Bisa Butler, “Dear Mama” (2018)

“As an artist, I have used quilt-making as a means of revealing essential, often hidden, truths about beauty, strength, and fragility in the human experience — themes that were central to Parks’s own work,” Butler said in a statement yesterday.

Wagner is a Brooklyn-based street photographer who chronicles the daily lives of Black communities in New York in poetic black and white portraits and photo essays. His photographs have been commissioned by publications including the New Yorker, the New York Times, the Washington Post, Time, Vogue, and others. “Since my first encounter with Parks’s autobiography in 2010, I’ve considered myself a student of his work,” he said.

Andre D. Wagner, “Untitled, Bed-Stuy, Brooklyn” (2014)

Past recipients of the art fellowships include Nina Chanel Abney and Tyler Mitchell (2020), Guadalupe Rosales and Hank Willis Thomas (2019), Derrick Adams and Deana Lawson (2018), and Devin Allen and Harriet Dedman (2017).

Parks was a seminal figure of 20th-century American photography. In 2006, he established his eponymous foundation together with his long-time collaborator and friend Philip B. Kunhardt, Jr., a former managing editor of LIFE magazine.

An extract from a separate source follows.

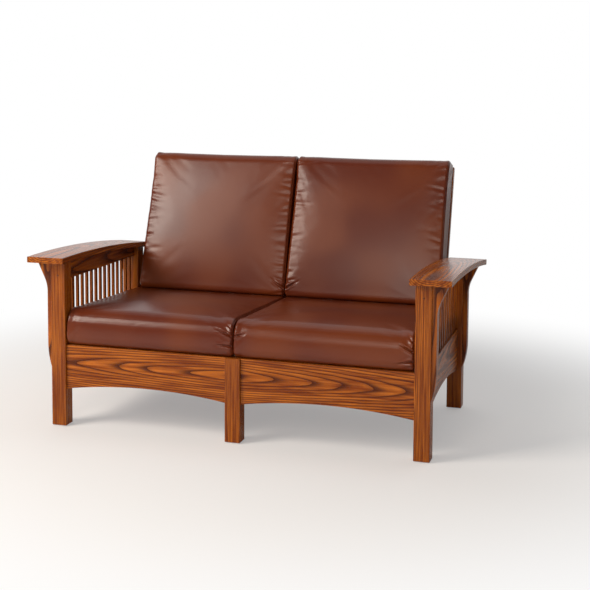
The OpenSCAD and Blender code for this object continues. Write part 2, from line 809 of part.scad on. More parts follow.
// Wooden plugs with low domes over the screws in the posts
module screw_plugs() {
    dome_r = arch_r(plug_d, plug_dome);
    color(dark_oak) in_place() for (right = [true, false], front = [true, false]) sided(right)
        screw_axis(front) rotate_extrude($fn = 32) intersection() {
            translate([0, -plug_dome]) square([plug_d / 2, plug_len + plug_dome]);
            union() {
                square([plug_d / 2, plug_len]);
                translate([0, dome_r - plug_dome]) circle(r = dome_r, $fn = 96);
            }
        }
}

module rail_screws() {
    color(steel) in_place() for (right = [true, false], front = [true, false]) sided(right)
        screw_axis(front) translate([0, 0, plug_len]) {
            cylinder(d = plug_d - 1, h = screw_head_h, $fn = 24);
            cylinder(d = screw_d, h = screw_len, $fn = 24);
        }
}

module glides() {
    leg_rows = [post_size / 2, post_depth - post_size / 2];
    color(nylon) in_place() for (x = [-post_mid, 0, post_mid], y = leg_rows) translate([x, y, 0]) {
        cylinder(d1 = glide_d - 2, d2 = glide_d, h = glide_h, $fn = 32);
        translate([0, 0, glide_h]) cylinder(d = glide_nail_d, h = glide_nail_len, $fn = 24);
    }
}

// Radius and centre of one rolled edge in a cushion's cross-section.
// k counts the edges: near and low, far and low, far and high, near and high.
function pad_edge(k, half, t, rolls, inset) =
    let (r = max(rolls[k] - inset, 2), reach = half - inset - r)
    [r, k == 1 || k == 2 ? reach : -reach, k > 1 ? t - inset - r : inset + r];

// Point on a rolled edge
function pad_roll(edge, angle) = [edge[1] + edge[0] * cos(angle), edge[2] + edge[0] * sin(angle)];

// Points round a cushion's cross-section, drawn in on all sides by the inset
function pad_section(half, t, rolls, inset) =
    [for (k = [0:3]) let (
            here = pad_edge(k, half, t, rolls, inset),
            next = pad_edge((k + 1) % 4, half, t, rolls, inset),
            angle = 180 + 90 * k,
            from = pad_roll(here, angle + 90),
            to = pad_roll(next, angle + 90),
            steps = pad_panel_steps[k]
        )
        each concat(
            [for (i = [0:pad_arc_steps - 1]) pad_roll(here, angle + 90 * i / pad_arc_steps)],
            [for (i = [0:steps - 1]) from + (to - from) * i / steps]
        )];

// Stations from a cushion's middle to its end panel: place, inset and scale of the cross-section
function pad_stations(end_x) = concat(
    [for (i = [0:pad_half_stations]) [(end_x - pad_end_roll) * sin(90 * i / pad_half_stations), 0, 1]],
    [for (i = [1:pad_arc_steps]) let (q = 90 * i / pad_arc_steps)
        [end_x - pad_end_roll * (1 - sin(q)), pad_end_roll * (1 - cos(q)), 1]],
    [[end_x + 0.7 * pad_belly, pad_end_roll, 0.5]]
);

// Height of the crown along a cushion, fullest at a third of the way from its near side
function pad_bow(v) = 27 / 32 * (1 - v) * (1 - v) * (1 + v);

// Crowns a point, draws in the ends and the far side, and slants the near side by the foot
function pad_point(p, size, t, crown, foot) =
    let (u = 2 * p.x / size.x, v = 2 * p.y / size.y)
    let (lift = crown * pad_bow(v) * (1 - (1 - pad_end_crown) * u * u) * p.z / t)
    let (pull = [pad_draw * (1 - v * v) * pow(u, 3), pad_draw * (1 - u * u) * pow(max(v, 0), 3)])
    let (slant = foot * (1 - (p.z + lift) / t) * (1 - v) / 2)
    [p.x - pull.x, p.y - pull.y + slant, p.z + lift];

// A wrapped cushion that rests on z = 0: one panel goes round its cross-section,
// and an end panel closes each side
module pad(size, t, crown, rolls, foot) {
    right = pad_stations(size.x / 2 - pad_belly);
    left = [for (i = [len(right) - 1:-1:1]) [-right[i][0], right[i][1], right[i][2]]];
    layers = [for (s = concat(left, right)) [for (p = pad_section(size.y / 2, t, rolls, s[1]))
        [s[0], p.x * s[2], t / 2 + (p.y - t / 2) * s[2]]]];
    poles = [[-size.x / 2, 0, t / 2], [size.x / 2, 0, t / 2]];
    n = len(layers[0]);
    m = len(layers);
    flat_points = concat([for (layer = layers) each layer], poles);
    points = [for (p = flat_points) pad_point(p, size, t, crown, foot)];
    faces = concat(
        [for (i = [0:n - 1]) [m * n, i, (i + 1) % n]],
        [for (j = [0:m - 2], i = [0:n - 1]) let (a = j * n + i, b = j * n + (i + 1) % n)
            each [[a, a + n, b + n], [a, b + n, b]]],
        [for (i = [0:n - 1]) [(m - 1) * n + i, m * n + 1, (m - 1) * n + (i + 1) % n]]
    );
    polyhedron(points, faces);
}

pad_x0 = pad_clear / 2;
seat_pad_x1 = post_in - pad_clear;
seat_pad_y0 = apron_y0 - seat_pad_front;
seat_pad_y1 = rear_post_y - seat_pad_rear_gap;
seat_pad_size = [seat_pad_x1 - pad_x0, (seat_pad_y1 - seat_pad_y0) / cos(seat_slope)];
seat_pad_mid = (seat_pad_y0 + seat_pad_y1) / 2;

module seat_cushion(right) {
    color(leather) in_place() sided(right)
        translate([(pad_x0 + seat_pad_x1) / 2, seat_pad_mid, seat_h(seat_pad_mid) + pad_gap])
            rotate([-seat_slope, 0, 0])
                pad(seat_pad_size, seat_pad_t, seat_crown,
                    [seat_under_roll, pad_rear_roll, pad_rear_roll, seat_roll], 0);
}

// Place on the slope where the cushions meet the seat, at local depth y behind the frame's face
function pad_foot(y) =
    (apron_top_h + seat_pad_t + seat_rear_crown - rear_rail_top_h + y * sin(recline)
        - (rear_rail_y0 + y * cos(recline) - apron_y1) * tan(seat_slope) + pad_clear)
    / (cos(recline) + sin(recline) * tan(seat_slope));

back_pad_z0 = pad_foot(-back_pad_t);
back_pad_z1 = back_len + back_pad_rise;
back_pad_x1 = stile_x1 - pad_clear;
back_pad_size = [back_pad_x1 - pad_x0, back_pad_z1 - back_pad_z0];

module back_cushion(right) {
    color(leather) in_place() sided(right) reclined()
        translate([(pad_x0 + back_pad_x1) / 2, -pad_gap, (back_pad_z0 + back_pad_z1) / 2])
            rotate([90, 0, 0])
                pad(back_pad_size, back_pad_t, back_crown,
                    [pad_rear_roll, pad_rear_roll, back_roll, back_roll], pad_foot(0) - back_pad_z0);
}

front_post(false);  // front_post_left
front_post(true);  // front_post_right
rear_post(false);  // rear_post_left
rear_post(true);  // rear_post_right
centre_leg_front();
centre_leg_rear();
arm(false);  // arm_left
arm(true);  // arm_right
corbel(false, front_corbel_y);  // corbel_front_left
corbel(true, front_corbel_y);  // corbel_front_right
corbel(false, rear_corbel_y);  // corbel_rear_left
corbel(true, rear_corbel_y);  // corbel_rear_right
upper_side_rail(false);  // upper_side_rail_left
upper_side_rail(true);  // upper_side_rail_right
lower_side_rail(false);  // lower_side_rail_left
lower_side_rail(true);  // lower_side_rail_right
side_slat_row(false);  // side_slats_left
side_slat_row(true);  // side_slats_right
apron(false);  // apron_left
apron(true);  // apron_right
rear_rail(false);  // rear_rail_left
rear_rail(true);  // rear_rail_right
centre_stretcher();
cleat(false, apron_y1, apron_y1 + cleat_w);  // front_cleat_left
cleat(true, apron_y1, apron_y1 + cleat_w);  // front_cleat_right
cleat(false, rear_rail_y0 - cleat_w, rear_rail_y0);  // rear_cleat_left
cleat(true, rear_rail_y0 - cleat_w, rear_rail_y0);  // rear_cleat_right
seat_slat_row(false);  // seat_slats_left
seat_slat_row(true);  // seat_slats_right
corner_block(false, apron_y1, post_size, apron_y1 + corner_block_len);  // corner_block_front_left
corner_block(true, apron_y1, post_size, apron_y1 + corner_block_len);  // corner_block_front_right
corner_block(false, rear_rail_y0, rear_post_y, rear_rail_y0 - corner_block_len);  // corner_block_rear_left
corner_block(true, rear_rail_y0, rear_post_y, rear_rail_y0 - corner_block_len);  // corner_block_rear_right
back_stile(false);  // back_stile_left
back_stile(true);  // back_stile_right
back_muntin();
back_top_rail();
back_bottom_rail();
back_slat_row(false);  // back_slats_left
back_slat_row(true);  // back_slats_right
back_bracket(false);  // back_bracket_left
back_bracket(true);  // back_bracket_right
back_bolts();
back_nuts();
bracket_screws();
back_dowels();
screw_plugs();
rail_screws();
glides();
seat_cushion(false);  // seat_cushion_left
seat_cushion(true);  // seat_cushion_right
back_cushion(false);  // back_cushion_left
back_cushion(true);  // back_cushion_right
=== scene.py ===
"""Mission loveseat in stained oak and brown leather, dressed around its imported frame.

The oak boards are copies of the frame's own solids with eased edges and a grain that follows
each board. The four cushions are sewn, filled and gathered by a cloth simulation.
"""

import json
import logging
import math
import random
from dataclasses import dataclass, field
from enum import Enum
from typing import Iterable, Optional

import bmesh
import bpy
import numpy as np
from mathutils import Matrix, Vector


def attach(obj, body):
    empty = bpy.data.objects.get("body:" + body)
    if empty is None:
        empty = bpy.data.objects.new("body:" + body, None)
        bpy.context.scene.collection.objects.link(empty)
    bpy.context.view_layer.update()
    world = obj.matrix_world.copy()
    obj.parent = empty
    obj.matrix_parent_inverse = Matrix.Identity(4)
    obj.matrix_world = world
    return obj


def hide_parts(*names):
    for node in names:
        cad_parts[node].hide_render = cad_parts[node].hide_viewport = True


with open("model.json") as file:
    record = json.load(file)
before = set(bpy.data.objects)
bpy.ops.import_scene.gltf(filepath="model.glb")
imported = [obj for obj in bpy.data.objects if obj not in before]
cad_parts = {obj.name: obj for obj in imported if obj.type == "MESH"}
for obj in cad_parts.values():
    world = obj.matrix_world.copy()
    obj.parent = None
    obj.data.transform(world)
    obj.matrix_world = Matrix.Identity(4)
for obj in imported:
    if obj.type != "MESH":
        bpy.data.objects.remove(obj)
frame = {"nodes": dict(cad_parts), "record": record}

LOG = logging.getLogger("loveseat")
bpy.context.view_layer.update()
FRAME_BODY = "frame"
LOG_POINT = "log_point"
MM = 0.001


def linear_rgba(hex_colour: str) -> tuple[float, float, float, float]:
    """Turns an sRGB hex colour into the linear values that a shader takes.

    Args:
        hex_colour: the colour as "#rrggbb".

    Returns:
        Red, green, blue and an alpha of 1, all linear.
    """
    channels = [int(hex_colour[i : i + 2], 16) / 255 for i in (1, 3, 5)]
    linear = [c / 12.92 if c <= 0.04045 else ((c + 0.055) / 1.055) ** 2.4 for c in channels]
    return (linear[0], linear[1], linear[2], 1.0)


def add_node(
    tree: bpy.types.NodeTree, kind: str, inputs: Optional[dict] = None, **settings
) -> bpy.types.Node:
    """Adds one shader node with its settings, constant inputs and links.

    Args:
        tree: the node tree that takes the node.
        kind: Blender's name of the node type.
        inputs: socket name or number to a constant, or to the socket it is linked from.
        **settings: the node's own properties.

    Returns:
        The new node.
    """
    node = tree.nodes.new(kind)
    for name, value in settings.items():
        setattr(node, name, value)
    for socket, value in (inputs or {}).items():
        if isinstance(value, bpy.types.NodeSocket):
            tree.links.new(value, node.inputs[socket])
        else:
            node.inputs[socket].default_value = value
    return node


def set_ramp(node: bpy.types.Node, stops: Iterable[tuple[float, tuple]]) -> None:
    """Sets a colour ramp's stops.

    Args:
        node: the colour ramp node.
        stops: position and colour of each stop, in order.
    """
    elements = node.color_ramp.elements
    for index, (position, colour) in enumerate(stops):
        element = elements[index] if index < 2 else elements.new(position)
        element.position = position
        element.color = colour


def grey(value: float) -> tuple[float, float, float, float]:
    """Returns an opaque grey, such as a ramp takes for a plain number."""
    return (value, value, value, 1.0)


class Side(Enum):
    """The two halves of the loveseat, seen from the front."""

    LEFT = "left"
    RIGHT = "right"

    @property
    def sign(self) -> int:
        """Returns -1 at the left and 1 at the right."""
        return -1 if self is Side.LEFT else 1

    def other(self) -> "Side":
        """Returns the opposite half."""
        return Side.RIGHT if self is Side.LEFT else Side.LEFT


class Grain(Enum):
    """The direction of a board's grain."""

    ACROSS = (1.0, 0.0, 0.0)
    DEEP = (0.0, 1.0, 0.0)
    UPRIGHT = (0.0, 0.0, 1.0)
    RECLINED = (0.0, 0.3256, 0.9455)


class Cut(Enum):
    """How a board was sawn from its log."""

    FLAT_SAWN = "flat-sawn"
    RIFT_SAWN = "rift-sawn"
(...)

Both men died in March that year.

“Parks captured the contours of Black American life in the mid- to late 20th century: community, joy, exclusion, racist violence, and uprising,” Alexandra M. Thomas wrote for Hyperallergic in a review of the 2021 exhibition Gordon Parks: Half and the Whole at Jack Shainman Gallery in New York. “Contemplating these strikingly familiar photographs in 2021 underlines the unfinished state of racial justice — reminding us that the past is not yet behind us.”